Question
Part 4: Reporting & Interpreting Property, Plant & Equipment Subpart 1: Harsco Corporation purchased equipment on January 1, 2022 costing $680,000. The equipment has an
Part 4: Reporting & Interpreting Property, Plant & Equipment
Subpart 1:
Harsco Corporation purchased equipment on January 1, 2022 costing $680,000. The equipment has an estimated an useful life of eight (8) years, is expected to produce 400,000 units, and has an estimated residual value of $40,000.
Required:
Calculate depreciation expense to the nearest whole dollar for 2023 (the second year) of the machine's useful life under:
- Double declining-balance method. Answer: _________________
- If the machine was used to produce and sell 58,000 units in 2022 and 64,000 units in 2023, what would be the depreciation expense for 2023 using the units-of-production method?
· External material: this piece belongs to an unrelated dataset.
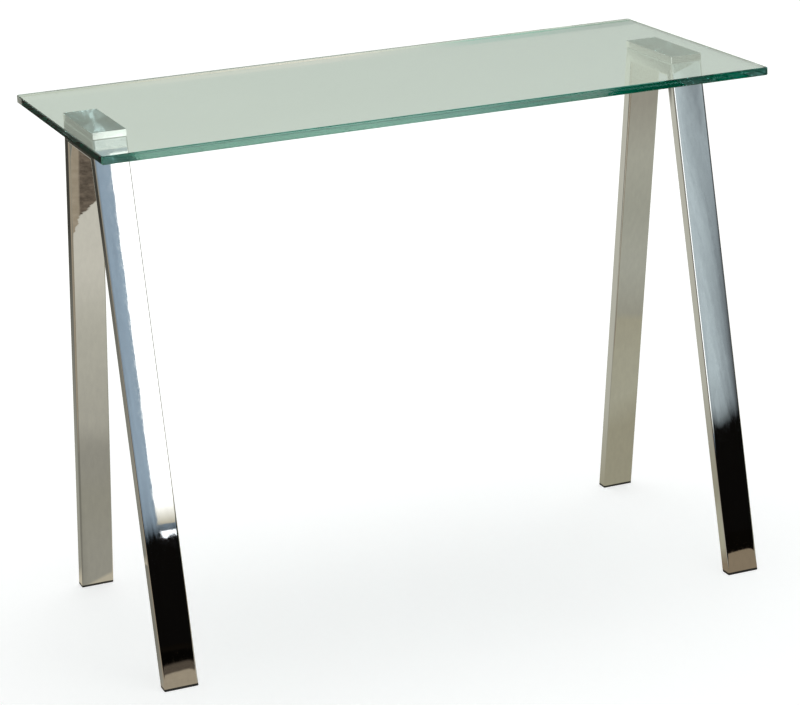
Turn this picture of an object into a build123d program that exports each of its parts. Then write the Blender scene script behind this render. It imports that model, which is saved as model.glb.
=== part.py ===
from build123d import *

import os
from math import atan2, cos, degrees, sin

# Console table: a plate-glass top on two chromed tube trestles.
# Origin: on the floor, under the middle of the top. +X runs along the table to
# the right, +Y goes to the back and +Z goes up. All dimensions are millimetres.

# ---- driving dimensions ----------------------------------------------------

table_length = 1000
table_depth = 460
table_height = 777

glass_thickness = 12
glass_corner_radius = 3
glass_arris = 1.2

# Aluminium pads, bonded under the glass, with blind tapped holes underneath.
pad_width = 50
pad_length = 152
pad_thickness = 10
pad_arris = 0.5
tapped_hole_depth = 8

gasket_thickness = 1
gasket_inset = 1

# Rectangular steel tube that all three members of a trestle are cut from.
tube_width = 50
tube_depth = 20
tube_wall = 1.5
tube_corner_radius = 2

trestle_centre = 446
trestle_top_half_depth = 76
trestle_foot_half_depth = 228

# Push-in plastic end caps, which the table stands on.
cap_flange = 3.5
cap_edge_radius = 0.6
cap_insert_length = 18
cap_insert_clearance = 0.8
cap_insert_wall = 2.2
cap_fin_clearance = 0.1
cap_fin_thickness = 1.2
cap_fin_pitch = 5
cap_fin_count = 3

# M8 button-head screws with plain washers, two in each trestle.
bolt_spacing = 80
bolt_radius = 3.95
bolt_length = 30
bolt_head_radius = 7
bolt_head_height = 4.4
bolt_crown_radius = 3.6
bolt_socket_across_flats = 5
bolt_socket_depth = 2.6
thread_radius = 4
washer_radius = 8
washer_thickness = 1.6
clearance_radius = 4.5
sleeve_radius = 7

# ---- derived dimensions ----------------------------------------------------

glass_underside = table_height - glass_thickness
pad_underside = glass_underside - pad_thickness
frame_top = pad_underside - gasket_thickness
crossbar_underside = frame_top - tube_depth
washer_underside = crossbar_underside - washer_thickness
tube_bore_width = tube_width - 2 * tube_wall
tube_bore_depth = tube_depth - 2 * tube_wall
tube_bore_radius = tube_corner_radius - tube_wall

# The legs lean out by this angle from the vertical.
splay = atan2(trestle_foot_half_depth - trestle_top_half_depth, frame_top)

trestles = {"left": -trestle_centre, "right": trestle_centre}
legs = {"front": -1, "rear": 1}


# ---- reference planes ------------------------------------------------------


def leg_plane(trestle_x, side):
    """Square across a leg where its centre line meets the floor, normal going up the leg."""
    centre_y = trestle_foot_half_depth - tube_depth / 2 / cos(splay)
    return Plane(
        origin=(trestle_x, side * centre_y, 0),
        x_dir=(1, 0, 0),
        z_dir=(0, -side * sin(splay), cos(splay)),
    )


def mitre_plane(side):
    """Halves the corner between crossbar and leg, normal pointing to the leg."""
    return Plane(
        origin=(0, side * trestle_top_half_depth, frame_top),
        x_dir=(1, 0, 0),
        z_dir=(0, side * (1 + sin(splay)), -cos(splay)),
    )


def bolt_places(trestle_x, height):
    """Where a trestle's two screws cross the given height."""
    return Locations(
        (trestle_x, -bolt_spacing / 2, height),
        (trestle_x, bolt_spacing / 2, height),
    )


def write(name, part):
    part.label = name
    export_step(part, f"parts/{name}.step")


# ---- sub-parts -------------------------------------------------------------


def make_glass_top():
    """Flat-polished plate with a narrow arris round both faces and eased corners."""
    with BuildPart() as glass_top:
        with BuildSketch(Plane.XY.offset(glass_underside)):
            RectangleRounded(table_length, table_depth, glass_corner_radius)
        extrude(amount=glass_thickness)
        rims = glass_top.edges().group_by(Axis.Z)
        chamfer(rims[0] + rims[-1], length=glass_arris)
    return glass_top.part


def make_glass_pad(trestle_x):
    """Aluminium block, with its tapped holes closed towards the glass."""
    with BuildPart() as glass_pad:
        with BuildSketch(Plane.XY.offset(pad_underside)):
            with Locations((trestle_x, 0)):
                Rectangle(pad_width, pad_length)
        extrude(amount=pad_thickness)
        chamfer(glass_pad.edges().filter_by(Axis.Z), length=pad_arris)
        with BuildSketch(Plane.XY.offset(pad_underside)):
            with Locations((trestle_x, 0)):
                with GridLocations(0, bolt_spacing, 1, 2):
                    Circle(thread_radius)
        extrude(amount=tapped_hole_depth, mode=Mode.SUBTRACT)
    return glass_pad.part


def make_pad_gasket(trestle_x):
    """Thin strip that keeps the pad off the chrome, just inside the pad's outline."""
    with BuildPart() as pad_gasket:
        with BuildSketch(Plane.XY.offset(frame_top)):
            with Locations((trestle_x, 0)):
                Rectangle(pad_width - 2 * gasket_inset, pad_length - 2 * gasket_inset)
                with GridLocations(0, bolt_spacing, 1, 2):
                    Circle(clearance_radius, mode=Mode.SUBTRACT)
        extrude(amount=gasket_thickness)
    return pad_gasket.part


def make_crossbar_tube(trestle_x):
    """Level tube under the pad, mitred at both ends and drilled for the screws."""
    reach = trestle_top_half_depth + tube_depth
    middle = Plane(
        origin=(trestle_x, 0, frame_top - tube_depth / 2),
        x_dir=(1, 0, 0),
        z_dir=(0, 1, 0),
    )
    with BuildPart() as crossbar_tube:
        with BuildSketch(middle):
            RectangleRounded(tube_width, tube_depth, tube_corner_radius)
            RectangleRounded(
                tube_bore_width, tube_bore_depth, tube_bore_radius, mode=Mode.SUBTRACT
            )
        extrude(amount=reach, both=True)
        for side in legs.values():
            split(bisect_by=mitre_plane(side), keep=Keep.BOTTOM)
        with bolt_places(trestle_x, frame_top):
            Hole(clearance_radius, depth=tube_depth)
    return crossbar_tube.part


def make_leg_tube(trestle_x, side):
    """Leaning tube, mitred to the crossbar and cut level just above the floor."""
    with BuildPart() as leg_tube:
        with BuildSketch(leg_plane(trestle_x, side)):
            RectangleRounded(tube_width, tube_depth, tube_corner_radius)
            RectangleRounded(
                tube_bore_width, tube_bore_depth, tube_bore_radius, mode=Mode.SUBTRACT
            )
        extrude(amount=table_height)
        split(bisect_by=mitre_plane(side), keep=Keep.TOP)
        split(bisect_by=Plane.XY.offset(cap_flange), keep=Keep.TOP)
    return leg_tube.part


def make_foot_cap(trestle_x, side):
    """End cap: a flange that shows under the leg and a finned, hollow insert in it."""
    across_leg = leg_plane(trestle_x, side)
    insert_start = cap_flange / cos(splay)
    insert_width = tube_bore_width - 2 * cap_insert_clearance
    insert_depth = tube_bore_depth - 2 * cap_insert_clearance
    with BuildPart() as foot_cap:
        # The insert is cut level inside the flange's height, so that they join.
        with BuildSketch(across_leg):
            Rectangle(insert_width, insert_depth)
        extrude(amount=insert_start + cap_insert_length)
        for fin in range(cap_fin_count):
            with BuildSketch(across_leg.offset(insert_start + cap_fin_pitch * (fin + 1))):
                RectangleRounded(
                    tube_bore_width - 2 * cap_fin_clearance,
                    tube_bore_depth - 2 * cap_fin_clearance,
                    tube_bore_radius,
                )
            extrude(amount=cap_fin_thickness)
        split(bisect_by=Plane.XY.offset(cap_flange / 2), keep=Keep.TOP)
        with BuildSketch(across_leg.offset(insert_start + cap_insert_wall)):
            Rectangle(
                insert_width - 2 * cap_insert_wall,
                insert_depth - 2 * cap_insert_wall,
            )
        extrude(amount=cap_insert_length, mode=Mode.SUBTRACT)
        add(make_cap_flange(across_leg))
    return foot_cap.part


def make_cap_flange(across_leg):
    """The slice of the leg's outline between the floor and the end of the tube."""
    with BuildPart() as flange:
        with BuildSketch(across_leg):
            RectangleRounded(tube_width, tube_depth, tube_corner_radius)
        extrude(amount=tube_depth, both=True)
        split(bisect_by=Plane.XY, keep=Keep.TOP)
        split(bisect_by=Plane.XY.offset(cap_flange), keep=Keep.BOTTOM)
        fillet(flange.faces().sort_by(Axis.Z)[0].edges(), radius=cap_edge_radius)
    return flange.part


def make_crossbar_sleeves(trestle_x):
    """Spacer sleeves between the tube's walls, so that the screws can't crush it."""
    with BuildPart() as sleeves:
        with BuildSketch(Plane.XY.offset(crossbar_underside + tube_wall)):
            with Locations((trestle_x, 0)):
                with GridLocations(0, bolt_spacing, 1, 2):
                    Circle(sleeve_radius)
                    Circle(clearance_radius, mode=Mode.SUBTRACT)
        extrude(amount=tube_bore_depth)
    return sleeves.part


def make_pad_washers(trestle_x):
    """Plain washers between the screw heads and the crossbar's underside."""
    with BuildPart() as washers:
        with BuildSketch(Plane.XY.offset(washer_underside)):
            with Locations((trestle_x, 0)):
                with GridLocations(0, bolt_spacing, 1, 2):
                    Circle(washer_radius)
                    Circle(clearance_radius, mode=Mode.SUBTRACT)
        extrude(amount=washer_thickness)
    return washers.part


def make_bolt():
    """One button-head screw standing on its crown, its seat at the origin."""
    with BuildPart() as bolt:
        with BuildSketch(Plane.XZ):
            with BuildLine():
                Polyline(
                    (0, -bolt_head_height),
                    (0, bolt_length),
                    (bolt_radius, bolt_length),
                    (bolt_radius, 0),
                    (bolt_head_radius, 0),
                )
                RadiusArc(
                    (bolt_head_radius, 0),
                    (bolt_crown_radius, -bolt_head_height),
                    bolt_head_radius,
                )
                Line((bolt_crown_radius, -bolt_head_height), (0, -bolt_head_height))
            make_face()
        revolve(axis=Axis.Z)
        chamfer(bolt.edges().sort_by(Axis.Z)[-1], length=bolt_radius / 5)
        with BuildSketch(Plane.XY.offset(-bolt_head_height)):
            RegularPolygon(bolt_socket_across_flats / 2, 6, major_radius=False)
        extrude(amount=bolt_socket_depth, mode=Mode.SUBTRACT)
    return bolt.part


def make_pad_bolts(trestle_x):
    """The two screws that come up through the crossbar into the pad."""
    screw = make_bolt()
    with BuildPart() as pad_bolts:
        with bolt_places(trestle_x, washer_underside):
            add(screw)
    return pad_bolts.part


# ---- the whole table -------------------------------------------------------

os.makedirs("parts", exist_ok=True)

write("glass_top", make_glass_top())

for end, trestle_x in trestles.items():
    write(f"{end}_glass_pad", make_glass_pad(trestle_x))
    write(f"{end}_pad_gasket", make_pad_gasket(trestle_x))
    write(f"{end}_crossbar_tube", make_crossbar_tube(trestle_x))
    write(f"{end}_crossbar_sleeves", make_crossbar_sleeves(trestle_x))
    write(f"{end}_pad_washers", make_pad_washers(trestle_x))
    write(f"{end}_pad_bolts", make_pad_bolts(trestle_x))
    for place, side in legs.items():
        write(f"{end}_{place}_leg_tube", make_leg_tube(trestle_x, side))
        write(f"{end}_{place}_foot_cap", make_foot_cap(trestle_x, side))

print("leg splay, degrees:", round(degrees(splay), 2))
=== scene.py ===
import math

import bmesh
import bpy
from mathutils import Euler, Matrix, Vector


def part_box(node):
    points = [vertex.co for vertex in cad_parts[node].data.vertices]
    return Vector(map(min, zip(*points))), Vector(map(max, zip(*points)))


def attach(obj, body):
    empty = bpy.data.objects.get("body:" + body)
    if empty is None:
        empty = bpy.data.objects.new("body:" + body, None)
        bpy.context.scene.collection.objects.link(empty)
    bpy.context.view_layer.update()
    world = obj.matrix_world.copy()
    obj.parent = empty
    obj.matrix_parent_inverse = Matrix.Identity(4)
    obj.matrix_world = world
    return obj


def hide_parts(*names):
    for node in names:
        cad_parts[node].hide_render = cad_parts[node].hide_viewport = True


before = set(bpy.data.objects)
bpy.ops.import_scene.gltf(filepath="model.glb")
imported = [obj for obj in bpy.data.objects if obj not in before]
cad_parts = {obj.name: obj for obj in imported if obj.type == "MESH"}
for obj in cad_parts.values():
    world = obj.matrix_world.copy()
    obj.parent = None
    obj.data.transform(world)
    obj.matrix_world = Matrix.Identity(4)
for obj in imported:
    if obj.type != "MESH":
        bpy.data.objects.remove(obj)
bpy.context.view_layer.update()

# A console table: a plate-glass top bonded to aluminium pads on two chromed trestles.
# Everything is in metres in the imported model's frame: +X along the top, front towards -Y, +Z up.
mm = 0.001

# The camera stands to the left, well back and a little above the top, and its lens is shifted.
camera_place = (-1.4102, -3.7139, 1.6093)
camera_azimuth = 21.658
camera_down = 15.831
camera_roll = -2.744
camera_lens = 124.8
camera_film = 36
camera_shift = (-0.05, -0.10)
camera_reach = 100

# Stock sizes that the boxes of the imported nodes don't give, and the share of a bevel's inset
# by which the radius of a slab's corner shrinks.
tube_wall = 1.5 * mm
tube_corner = 2.0 * mm
glass_corner = 3.0 * mm
glass_arris = 1.2 * mm
glass_contact = 0.03 * mm
pad_corner = 0.5 * mm
pad_edge = 0.25 * mm
corner_shrink = 0.6
groove_depth = 0.004 * mm

# How far a drawn tube's skin lies inside the true flats: at its middle, near its foot and by its twist.
# Each leg has its own phase, so that no two are dished alike.
skin_bow = 0.018 * mm
bow_swing = 0.8
bow_rate = 8.0
skin_pinch = 0.22 * mm
pinch_tilt = 0.4
pinch_length = 0.028
skin_twist = 0.03 * mm
twist_rate = 5.0
side_phase = 1.7
end_phase = 2.9

# Mesh fineness, and how near a point has to be to a flat to lie on it.
leg_stations = 48
flat_tolerance = 0.01 * mm
facing_up = 0.9

# How far the polishing lines on a tube are drawn out along it.
polish_stretch = 0.012

# The stage: its floors, its white surround, and the sheets that the chrome and the glass mirror.
floor_reach = 14
surround_radius = 0.98 * floor_reach
mirrored_floor_height = -2 * mm
wall_y = -3.5
wall_reach = 6
wall_height = 3.2
screen_y = -1.5
lamp_height = 2.6
lamp_slant = 0.32
glow_y = 0.25
glow_reach = 0.8
glow_low = 0.758
glow_high = 0.788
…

Answer: ___________________
Subpart 2:
A company purchased equipment for $650,000 and has depreciated it using the straight-line method for the past 5 years when its original life was estimated to be 10 years with a $50,000 residual value. The equipment's utility to the company has declined because management expects the equipment to generate net undiscounted cash flow over the remaining years of $285,000. The fair value of the assets at the end of the fifth year was $225,000.
Required: If the asset has been impaired, record the journal entry to record the impairment.